Setting \(U = 1 - e^{-\lambda x}\) and solving for \(x\) gives: \[ x = -\frac{1}{\lambda} \ln(1 - U) \] Since \(U\) is uniformly distributed on (0, 1), \(1 - U\) is also uniformly distributed on (0, 1). Thus, we can simplify this to \[ x = -\frac{1}{\lambda} \ln(U) \]

Here is how we can implement this in R using our previously generated uniform sequence:

lambda <- 2  # Rate parameter
# Using rand_seq from our LCG
rand_exp <- -(1 / lambda) * log(rand_seq)

hist(rand_exp, breaks = 50, freq = FALSE, 
     main = "Generated Exponential Distribution", 
     xlab = "Value", col = "lightgreen")
# Overlay the theoretical density curve
curve(dexp(x, rate = lambda), add = TRUE, col = "red", lwd = 2)

The Acceptance-Rejection Method

Sometimes the inverse CDF is mathematically difficult or impossible to compute explicitly. In these cases, the Acceptance-Rejection Method is incredibly useful.Suppose we want to simulate a continuous random variable with a target probability density function (PDF) \(f(x)\). We choose a “proposal” density \(g(x)\) which we already know how to simulate, and we find a constant \(c\) such that \(f(x) \leq c \cdot g(x)\) for all \(x\).

The algorithm works as follows:

Generate \(Y\) having density \(g\).
Generate a uniform random number \(U \sim U(0,1)\).
If \(U \leq \dfrac{f(Y)}{c \, g(Y)}\), accept \(X = Y\).
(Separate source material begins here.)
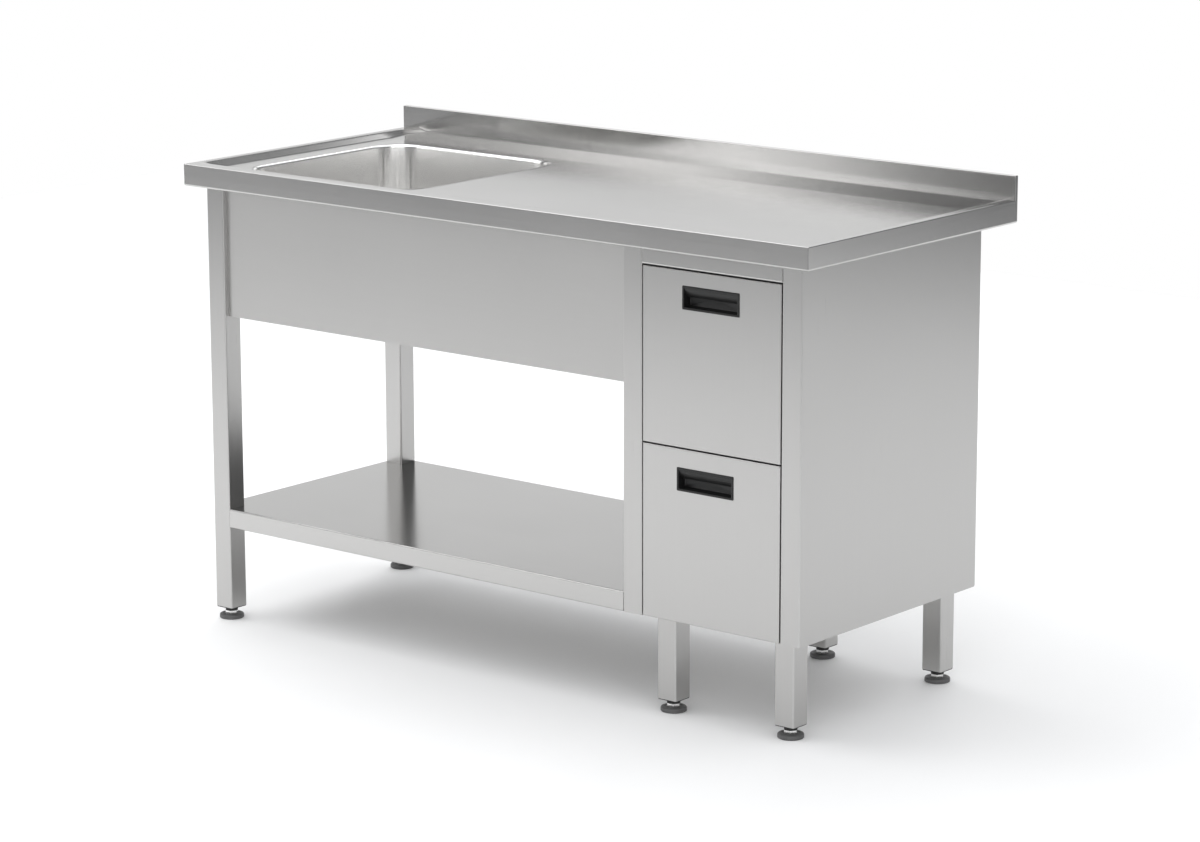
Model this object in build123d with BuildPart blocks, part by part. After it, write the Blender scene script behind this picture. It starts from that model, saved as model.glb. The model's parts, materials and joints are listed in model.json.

Otherwise, reject \(Y\) and repeat.

Let’s simulate a Beta(2, 2) distribution. The PDF is

\[ f(x) = 6x(1-x), \quad 0 \leq x \leq 1 \]

Since the domain is [0, 1], we can use the uniform distribution as our proposal distribution, meaning \(g(x) = 1\). The maximum value of \(f(x)\) occurs at \(x = 0.5\), which gives \(f(0.5) = 1.5\). Therefore, we can set our bounding constant \(c = 1.5\).

n_samples <- 10000
accepted_samples <- numeric(0)
c_val <- 1.5

# We will generate pairs of uniforms to act as Y and U
for (i in 1:n_samples) {
  # In practice, you'd pull from your LCG sequence. 
  # Using runif here for clarity in the loop structure.
  Y <- runif(1) 
  U <- runif(1)
  
  f_Y <- 6 * Y * (1 - Y)
  g_Y <- 1
  
  if (U <= f_Y / (c_val * g_Y)) {
    accepted_samples <- c(accepted_samples, Y)
  }
}

hist(accepted_samples, breaks = 40, freq = FALSE, 
     main = "Generated Beta(2,2) via Acceptance-Rejection", 
     xlab = "Value", col = "lightpink")
curve(dbeta(x, 2, 2), add = TRUE, col = "darkred", lwd = 2)

The Box-Muller Transform

The Box-Muller transform is an elegant mathematical trick designed specifically to generate independent, standard, normally distributed random variables.

Given two independent uniform random variables \(U_1\) and \(U_2\) on the interval (0, 1), the Box-Muller transform generates two independent standard normal variables \(Z_1\) and \(Z_2\):

\[ Z_1 = \sqrt{-2 \ln U_1} \cos(2\pi U_2) \] \[ Z_2 = \sqrt{-2 \ln U_1} \sin(2\pi U_2) \]

We can split our rand_seq of 10,000 uniform variables into two sets of 5,000 to represent \(U_1\) and \(U_2\):

# Split the sequence in half
U1 <- rand_seq[1:5000]
U2 <- rand_seq[5001:10000]

# Apply the transform
Z1 <- sqrt(-2 * log(U1)) * cos(2 * pi * U2)
Z2 <- sqrt(-2 * log(U1)) * sin(2 * pi * U2)

# Combine them for a total of 10,000 standard normal variables
rand_normal <- c(Z1, Z2)

hist(rand_normal, breaks = 50, freq = FALSE, 
     main = "Standard Normal Distribution (Box-Muller)", 
     xlab = "Value", col = "lavender")
curve(dnorm(x), add = TRUE, col = "purple", lwd = 2)

Conclusion

Starting with nothing but a basic Linear Congruential Generator, we’ve walked through how to generate uniform variables and then mathematically bend them into entirely new shapes. Whether you are using the Inverse Transform for simple inverses, Acceptance-Rejection for complex bounded densities, or Box-Muller for normals, the \(U(0,1)\) random variable remains the fundamental building block of statistical computing and Monte Carlo simulations.